The purpose of this project is to study nuclear reactors in Japan. First we’ll read in the required libraries.

library(dplyr)
library(knitr)
library(ggplot2)
library(rvest)
library(lubridate)
library(scales)

Now we will read in tables of nuclear reactors from Wikipedia http://en.wikipedia.org/wiki/List_of_nuclear_reactors via the webscraping library, rvest.

page <- "http://en.wikipedia.org/wiki/List_of_nuclear_reactors"
table_nodes <- page %>%
  read_html() %>%
  html_nodes("table")
table_list <-
  html_table(table_nodes[1:30], fill = TRUE)
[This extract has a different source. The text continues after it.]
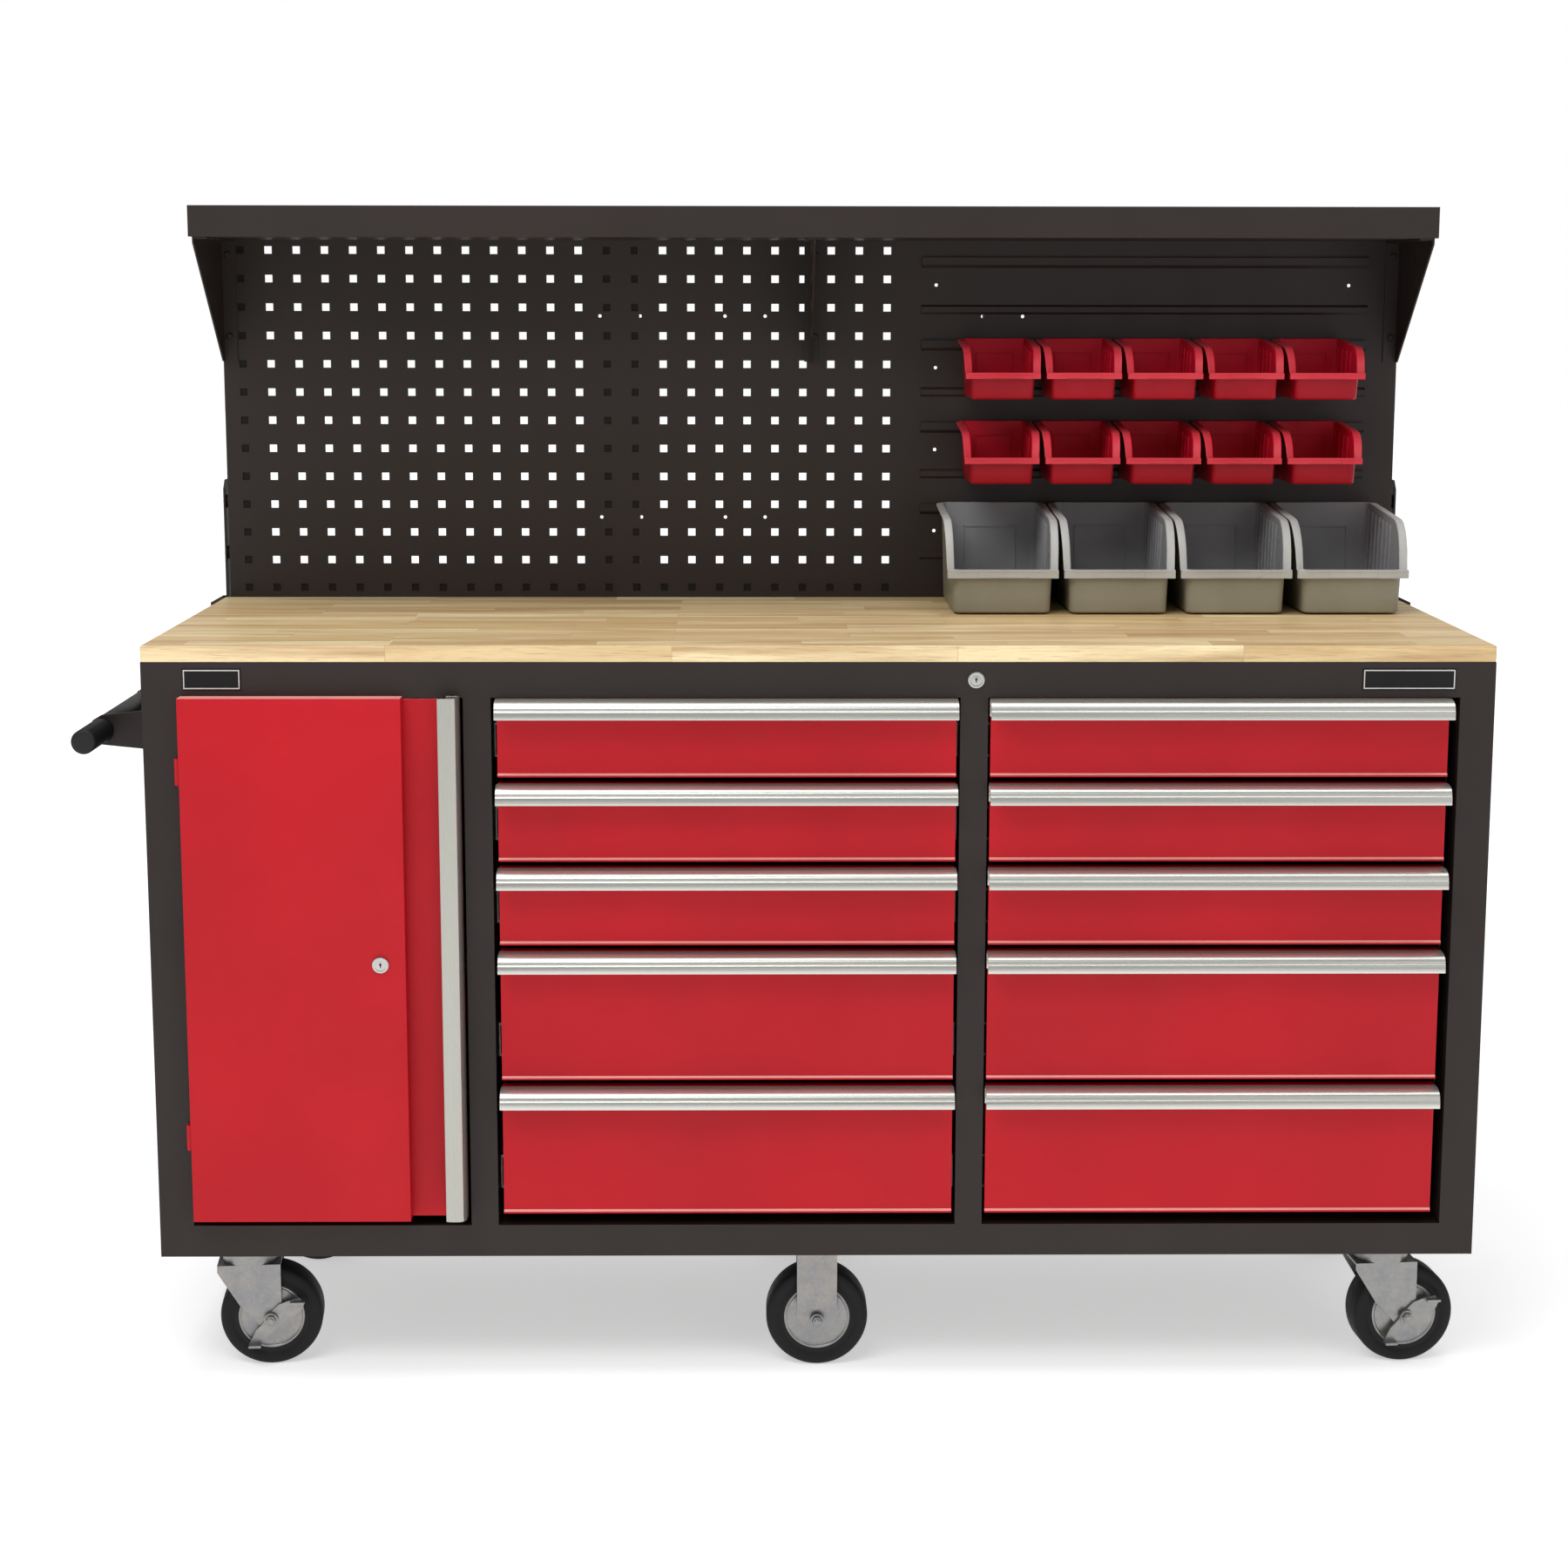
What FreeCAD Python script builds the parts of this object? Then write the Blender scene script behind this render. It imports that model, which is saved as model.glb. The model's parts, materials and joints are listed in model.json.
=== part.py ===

After some searching, we find the relevant table is at position 25.

table <- table_list[[25]]
table %>% head() %>% kable()

Name Unit No. Reactor Reactor Status Capacity in MW Capacity in MW Construction Start Date Commercial Operation Date Closure
—————— ——— ——– ——– ———————- ————— ————— ———————— ————————– —————– Name Unit No. Type Reactor Model Capacity in MW Capacity in MW Construction Start Date Net Gross
Fukushima Daiichi 1 BWR BWR-3 Inoperable 439 460 25 July 1967 26 March 1971 19 May 2011
Fukushima Daiichi 2 BWR BWR-4 Inoperable 760 784 9 June 1969 18 July 1974 19 May 2011
Fukushima Daiichi 3 BWR BWR-4 Inoperable 760 784 28 December 1970 27 March 1976 19 May 2011
Fukushima Daiichi 4 BWR BWR-4 Shut down/ Inoperable 760 784 12 February 1973 12 October 1978 19 May 2011
Fukushima Daiichi 5 BWR BWR-4 Shut down 760 784 22 May 1972 18 April 1978 17 December 2013

Now we fix the column names.

names(table) <- c("Name",   "Reactor_No", "Type", "Model", "Status", "Net_Capacity", "Gross_Capacity", "Construction_Start_Date", "Commercial_Operation_Date", "Closure")
table <- table[-1, ] # drop the first row

Now we use lubridate to make genuine date columns.

table <- table %>% mutate(Construction_Start_Date = parse_date_time(Construction_Start_Date, "dmy"),
                          Commercial_Operation_Date = parse_date_time(Commercial_Operation_Date, "dmy"),
                          Closure = parse_date_time(Closure, "dmy"))

Now we plot the construction start date versus the net capacity and type.

table  %>% filter(Type != "") %>% 
  ggplot(aes(x = Construction_Start_Date, y = Net_Capacity)) +
  geom_point(aes(color = Type)) +
  labs(x = "Construction Start Date", y = "Net Capacity")

Finally we make an informative graphic that shows how long it took between start of construction and commissioning for each nuclear reactor.

table$num <- 1:nrow(table)

table  %>% filter(Type != "") %>%
  mutate(Name = paste(Name, Reactor_No)) %>%
  ggplot(aes(y = num)) +
  geom_segment(aes(x = Construction_Start_Date, y = Name, xend = Commercial_Operation_Date, yend = Name)) +
  theme(axis.text.y=element_text(size=5)) +
  labs(x = "Date", y = "Reactor Name")